I met a fabulous young woman on a flight to New York this week. It was a quick trip to the Big Apple to accept my Folio award — I’m a top woman in media for 2016 — and I expected to sleep, but we struck up a conversation.
Before we knew it the plane was landing, and I’d learned all about her. She’s pretty, straight out of college, newly employed at a Fortune 100 financial services company, with — judging by her conversation — a fabulous work ethic. She’s also black.
In that two-hour plane ride, this paragon of young talent told me quite a few disturbing things. How she couldn’t even wear her straight hair in a bun without being subjected to endless questions and queries about the different hairstyle. FYI, that is so annoying. How she couldn’t wear a fitted dress — not tight or in a bright color, she hastened to assure me, just well-tailored — without being stared at and whispered about.
The financial services industry is extremely conservative, I offered. She assured me that she was aware of that. I said, OK, but are you sure your clothes weren’t too tight or straddling the line between cool for marketing and PR, but brow-raising for finance? She said confidently and definitively, no. And after admiring my Prince purple nails — in honor of the late great musician — she said she loved them, for instance, but that she never wore bright colored polish herself because it wasn’t appropriate. Not, she added, even now when she wasn’t working; she was coming to New York a month before her new position began to get her apartment set up, find a yoga studio, etc. True enough, I thought, looking down to see her short, neat, clear painted nails.
She told me about working long hours, long after some of her fellow interns had left, and how when she was asked to get coffee for meetings — something she didn’t object to; she relished invitations to sit in on those meetings and be exposed to the senior executives they contained — she was expected to pay for the drinks, and then had to wait to be reimbursed. This happened so often, she was forced to call home to ask for money. She told me about being screamed at in front of others for mistakes she didn’t make, and while the person later apologized to her, that is a huge no-no.
As tough as it is to find and keep quality talent, organizations should be concerned about tales like these. Some of the things she shared are par for the course when you’re young, black and female in the workplace — the hair crap, for one thing. The dress envy, for another, especially when you have a fabulous little figure, which she does. But that doesn’t mean leaders should allow this type of harassing behavior to slide.

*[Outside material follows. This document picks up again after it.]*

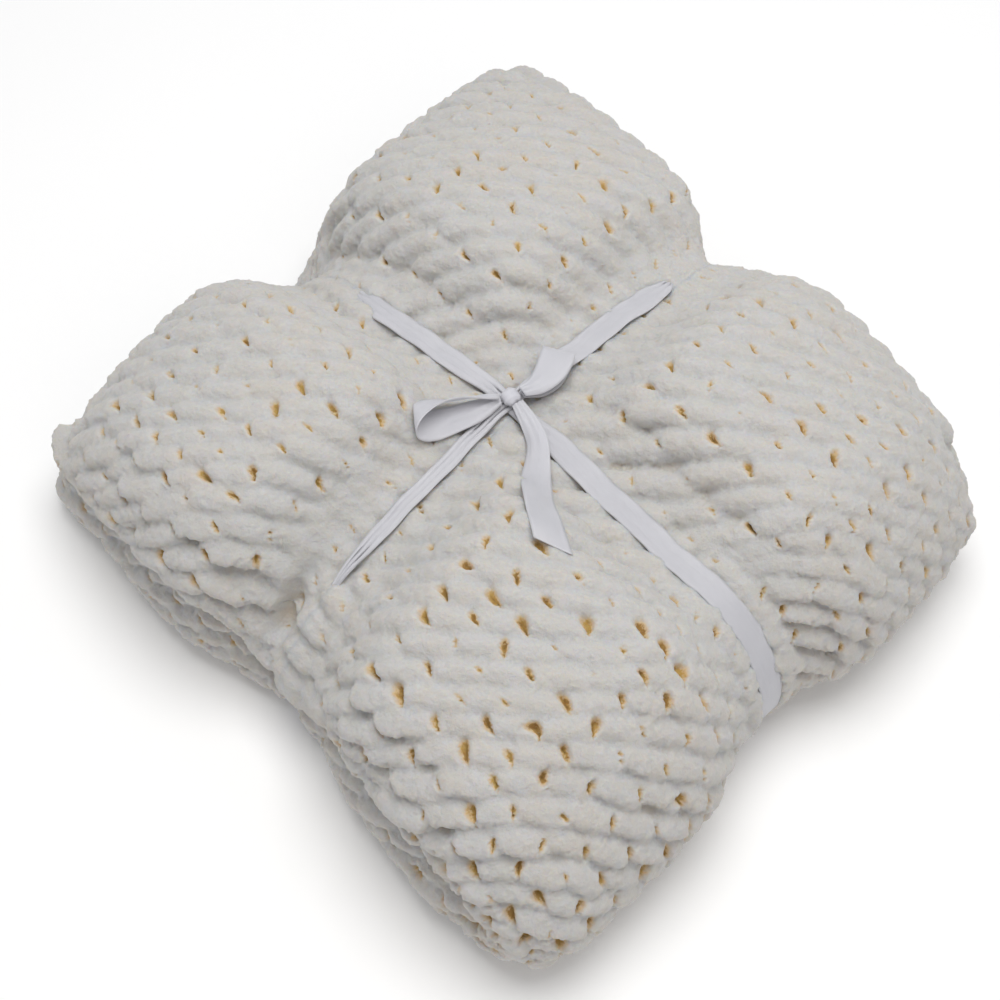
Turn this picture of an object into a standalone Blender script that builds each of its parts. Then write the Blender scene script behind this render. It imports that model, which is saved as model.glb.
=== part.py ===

And there is no reason interns should be working late into the night on a regular basis. I don’t think any employer should be doing that. If they are, there are staffing and/or productivity issues that need to be addressed. And the whole go pick-up-coffee thing where the interns have to pay? That is flat out ridiculous. You should have a slush or petty cash fund or a credit card earmarked for situations like that.
They’re interns. The word intern is not synonymous with the phrase well-paid. Why importune a young person that way? It’s careless and arrogant, and with companies like Glassdoor out there policing and sharing every bad review, can companies really afford to behave thoughtlessly with talent?
Leaders have to be vigilant about the kind of culture they cultivate. Young talent is so incredibly valuable, and there are many places available for them to share their gifts. Transparency, consideration, ensuring that minority talent is not unduly put upon for unimportant appearance-related factors — these things are what separate the good companies from the bad.
My young banking friend was already talking about setting up her own shop one day. That happens too often with young female talent. They’re mistreated, not promoted, aggravated, unfairly paid, and they leave to start their own companies. That’s great for them, but it’s terrible for the companies they leave behind.
So I ask you, how do you treat young talent?